THREAT ASSESSMENT: China’s 'Three Nevers' Challenge in a Taiwan Invasion

If China attempts a full-scale invasion of Taiwan, it would need to execute three operations with no historical precedent—amphibious landings under cruise missile fire, airborne drops into integrated air defenses, and long-range air assaults without refueling—each failure of which could disrupt the entire campaign.
Bottom Line Up Front: A Chinese invasion of Taiwan would require executing three unprecedented military operations simultaneously—amphibious assault under modern cruise missile threat, large-scale airborne insertion against advanced air defenses, and long-range opposed air assault—each with no successful historical precedent, making the campaign extraordinarily high-risk even if politically feasible [1].

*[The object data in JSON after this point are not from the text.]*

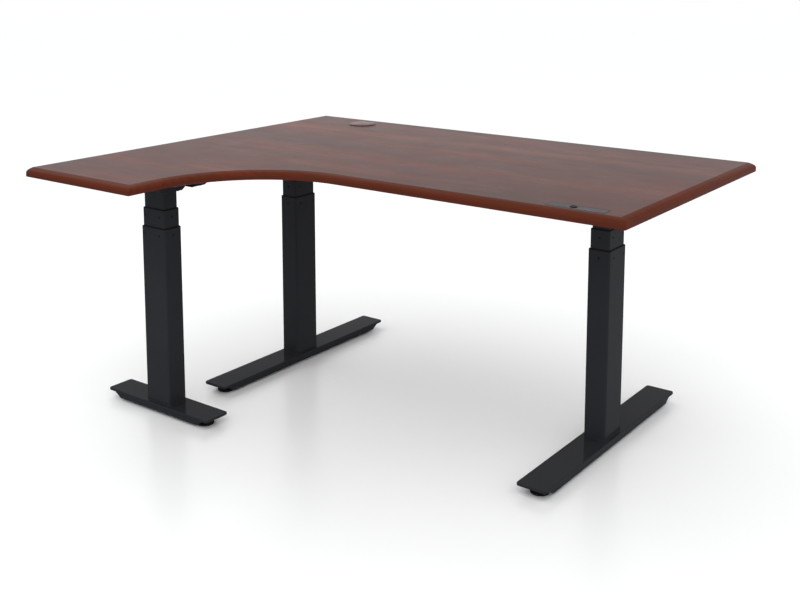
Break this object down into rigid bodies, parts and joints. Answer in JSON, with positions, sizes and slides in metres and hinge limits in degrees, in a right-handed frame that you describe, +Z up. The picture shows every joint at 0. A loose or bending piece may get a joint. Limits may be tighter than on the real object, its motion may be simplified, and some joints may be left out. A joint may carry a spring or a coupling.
{
  "type": "height adjustable standing desk",
  "caption": "L-shaped electric sit-stand desk: wood-look top with a concave inner curve on telescoping rectangular columns, T-shaped flat feet, grommet and control plate.",
  "frame": {"origin": "middle of the footprint on the floor, at the stored height", "axes": "+X along the long back edge towards the right leg, +Y towards the back edge, +Z up"},
  "size_m": [1.524, 1.2192, 0.7154],
  "materials": {
    "powder_coat": "satin black powder coat",
    "wood_laminate": "satin cherry wood-grain laminate",
    "black_plastic": "fine matte moulding",
    "brown_plastic": "fine matte moulding",
    "grey_plastic": "satin moulding",
    "bare_steel": "ground and oiled",
    "pad_rubber": "matte",
    "motor_housing": "black painted die casting",
    "cable_sheath": "smooth sheath"
  },
  "bodies": {
    "corner_base": {"corner_foot": "powder_coat", "corner_outer_tube": "powder_coat", "corner_outer_glide": "black_plastic", "corner_base_screw": "bare_steel"},
    "corner_middle": {"corner_middle_tube": "powder_coat", "corner_middle_glide": "black_plastic"},
    "top": {"desktop": "wood_laminate", "grommet_ring": "brown_plastic", "control_plate": "grey_plastic", "control_housing": "black_plastic", "control_box": "black_plastic", "power_inlet": "black_plastic", "main_front_crossbar": "powder_coat", "main_rear_crossbar": "powder_coat", "return_inner_crossbar": "powder_coat", "return_outer_crossbar": "powder_coat", "corner_support_rail": "powder_coat", "right_support_rail": "powder_coat", "left_support_rail": "powder_coat", "right_motor_lead": "cable_sheath", "corner_motor_lead": "cable_sheath", "left_motor_lead": "cable_sheath", "button_lead": "cable_sheath", "corner_inner_tube": "powder_coat", "corner_head_bracket": "powder_coat", "corner_motor": "motor_housing", "right_inner_tube": "powder_coat", "right_head_bracket": "powder_coat", "right_motor": "motor_housing", "left_inner_tube": "powder_coat", "left_head_bracket": "powder_coat", "left_motor": "motor_housing"},
    "right_middle": {"right_middle_tube": "powder_coat", "right_middle_glide": "black_plastic"},
    "right_base": {"right_foot": "powder_coat", "right_outer_tube": "powder_coat", "right_outer_glide": "black_plastic", "right_base_screw": "bare_steel"},
    "left_middle": {"left_middle_tube": "powder_coat", "left_middle_glide": "black_plastic"},
    "left_base": {"left_foot": "powder_coat", "left_outer_tube": "powder_coat", "left_outer_glide": "black_plastic", "left_base_screw": "bare_steel"},
    "corner_hollow_screw": {"corner_hollow_screw": "bare_steel"},
    "corner_drive_tube": {"corner_drive_tube": "bare_steel"},
    "corner_pad_a": {"corner_pad_a": "pad_rubber"},
    "corner_pad_b": {"corner_pad_b": "pad_rubber"},
    "right_hollow_screw": {"right_hollow_screw": "bare_steel"},
    "right_drive_tube": {"right_drive_tube": "bare_steel"},
    "right_pad_a": {"right_pad_a": "pad_rubber"},
    "right_pad_b": {"right_pad_b": "pad_rubber"},
    "left_hollow_screw": {"left_hollow_screw": "bare_steel"},
    "left_drive_tube": {"left_drive_tube": "bare_steel"},
    "left_pad_a": {"left_pad_a": "pad_rubber"},
    "left_pad_b": {"left_pad_b": "pad_rubber"},
    "grommet_cap": {"grommet_cap": "brown_plastic"},
    "rocker_button": {"rocker_button": "black_plastic"}
  },
  "joints": [
    {"name": "lift", "type": "slide", "parent": "corner_base", "child": "corner_middle", "axis": [0, 0, 1], "range_m": [-0.045, 0.27]},
    {"name": "corner_inner_slide", "type": "slide", "parent": "corner_middle", "child": "top", "axis": [0, 0, 1], "range_m": [-0.045, 0.27]},
    {"name": "right_inner_slide", "type": "slide", "parent": "top", "child": "right_middle", "axis": [0, 0, -1], "range_m": [-0.045, 0.27]},
    {"name": "right_middle_slide", "type": "slide", "parent": "right_middle", "child": "right_base", "axis": [0, 0, -1], "range_m": [-0.045, 0.27]},
    {"name": "left_inner_slide", "type": "slide", "parent": "top", "child": "left_middle", "axis": [0, 0, -1], "range_m": [-0.045, 0.27]},
    {"name": "left_middle_slide", "type": "slide", "parent": "left_middle", "child": "left_base", "axis": [0, 0, -1], "range_m": [-0.045, 0.27]},
    {"name": "corner_hollow_screw_turn", "type": "hinge", "parent": "corner_middle", "child": "corner_hollow_screw", "pos_m": [-0.527, 0.198, 0.4], "axis": [0, 0, 1], "continuous": true},
    {"name": "corner_drive_tube_turn", "type": "hinge", "parent": "top", "child": "corner_drive_tube", "pos_m": [-0.527, 0.198, 0.4], "axis": [0, 0, 1], "continuous": true},
    {"name": "right_hollow_screw_turn", "type": "hinge", "parent": "right_middle", "child": "right_hollow_screw", "pos_m": [0.527, 0.198, 0.4], "axis": [0, 0, 1], "continuous": true},
    {"name": "right_drive_tube_turn", "type": "hinge", "parent": "top", "child": "right_drive_tube", "pos_m": [0.527, 0.198, 0.4], "axis": [0, 0, 1], "continuous": true},
    {"name": "left_hollow_screw_turn", "type": "hinge", "parent": "left_middle", "child": "left_hollow_screw", "pos_m": [-0.5562, -0.3314, 0.4], "axis": [0, 0, 1], "continuous": true},
    {"name": "left_drive_tube_turn", "type": "hinge", "parent": "top", "child": "left_drive_tube", "pos_m": [-0.5562, -0.3314, 0.4], "axis": [0, 0, 1], "continuous": true},
    {"name": "corner_pad_a_turn", "type": "hinge", "parent": "corner_base", "child": "corner_pad_a", "pos_m": [-0.527, 0.526, 0.01], "axis": [0, 0, 1], "continuous": true},
    {"name": "corner_pad_b_turn", "type": "hinge", "parent": "corner_base", "child": "corner_pad_b", "pos_m": [-0.527, -0.13, 0.01], "axis": [0, 0, 1], "continuous": true},
    {"name": "right_pad_a_turn", "type": "hinge", "parent": "right_base", "child": "right_pad_a", "pos_m": [0.527, 0.526, 0.01], "axis": [0, 0, 1], "continuous": true},
    {"name": "right_pad_b_turn", "type": "hinge", "parent": "right_base", "child": "right_pad_b", "pos_m": [0.527, -0.13, 0.01], "axis": [0, 0, 1], "continuous": true},
    {"name": "left_pad_a_turn", "type": "hinge", "parent": "left_base", "child": "left_pad_a", "pos_m": [-0.7112, -0.3314, 0.01], "axis": [0, 0, 1], "continuous": true},
    {"name": "left_pad_b_turn", "type": "hinge", "parent": "left_base", "child": "left_pad_b", "pos_m": [-0.4012, -0.3314, 0.01], "axis": [0, 0, 1], "continuous": true},
    {"name": "grommet_cap_lift", "type": "slide", "parent": "top", "child": "grommet_cap", "axis": [0, 0, 1], "range_m": [0, 0.03]},
    {"name": "rocker_tilt", "type": "hinge", "parent": "top", "child": "rocker_button", "pos_m": [0.613, -0.157, 0.706], "axis": [0, 1, 0], "range_deg": [-4, 4], "stiffness_Nm_per_rad": 0.3}
  ],
  "couplings": [
    {"joint": "corner_inner_slide", "follows": "lift", "ratio": 1},
    {"joint": "right_inner_slide", "follows": "lift", "ratio": 1},
    {"joint": "right_middle_slide", "follows": "lift", "ratio": 1},
    {"joint": "left_inner_slide", "follows": "lift", "ratio": 1},
    {"joint": "left_middle_slide", "follows": "lift", "ratio": 1},
    {"joint": "corner_hollow_screw_turn", "follows": "lift", "rad_per_m": 392.7},
    {"joint": "corner_drive_tube_turn", "follows": "lift", "rad_per_m": 785.4},
    {"joint": "right_hollow_screw_turn", "follows": "lift", "rad_per_m": 392.7},
    {"joint": "right_drive_tube_turn", "follows": "lift", "rad_per_m": 785.4},
    {"joint": "left_hollow_screw_turn", "follows": "lift", "rad_per_m": 392.7},
    {"joint": "left_drive_tube_turn", "follows": "lift", "rad_per_m": 785.4}
  ]
}
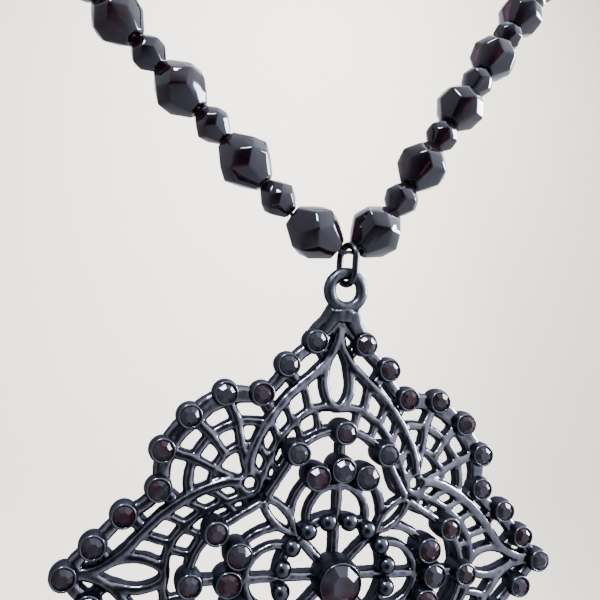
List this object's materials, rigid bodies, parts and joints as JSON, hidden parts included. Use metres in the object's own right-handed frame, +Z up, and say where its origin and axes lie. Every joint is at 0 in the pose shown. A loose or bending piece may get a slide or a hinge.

Threat Identification: The People’s Liberation Army (PLA) lacks operational precedent for three core missions essential to a Taiwan invasion: (1) amphibious landing against a mobile, long-range coastal anti-ship cruise missile threat; (2) large-scale airborne drop into a modern integrated air defense environment; and (3) large-scale, opposed air assault at extended range without aerial refueling [1]. These 'Three Nevers' stem from constrained amphibious lift, which forces reliance on high-risk compensatory tactics.
Probability Assessment: While Beijing may consider invasion politically viable, the operational likelihood of success is low before 2030. The PLA has not demonstrated the capability to overcome these interlocking challenges, and Taiwan’s defenses are improving. A coercive or limited operation is more probable than full-scale invasion, though political pressure could prompt high-risk action despite low odds of success [1].
Impact Analysis: Failure in any one of the Three Nevers could cascade: loss of a single roll-on/roll-off vessel carrying two battalions could collapse the landing wave due to irreplaceable lift; surviving coastal missile batteries could disrupt supply lines; and Stinger-equipped units could devastate slow, low-flying transport aircraft [1]. Even partial Taiwanese resistance—without outright victory—could stall the operation long enough for U.S. and allied intervention.
Recommended Actions: Taiwan and its allies should prioritize investments in asymmetric capabilities that directly exploit the Three Nevers: increasing stockpiles of coastal defense cruise missiles (e.g., Hsiung Feng III), deploying mobile anti-aircraft systems (including Stingers), expanding maritime and aerial unmanned systems, and hardening command and control against disruption. Deterrence hinges on raising the cost of failure, not preventing the attempt [1].
Confidence Matrix:
- Threat Identification: High confidence—based on observable PLA doctrine, lift limitations, and Taiwan’s known defenses [1].
- Probability Assessment: Moderate confidence—political intent is opaque, but operational constraints are well-documented.
- Impact Analysis: High confidence—historical analogs (Falklands, Lebanon) demonstrate disproportionate effects from limited missile strikes [1].
- Recommended Actions: High confidence—asymmetric investments align with proven deterrence theory and operational vulnerabilities.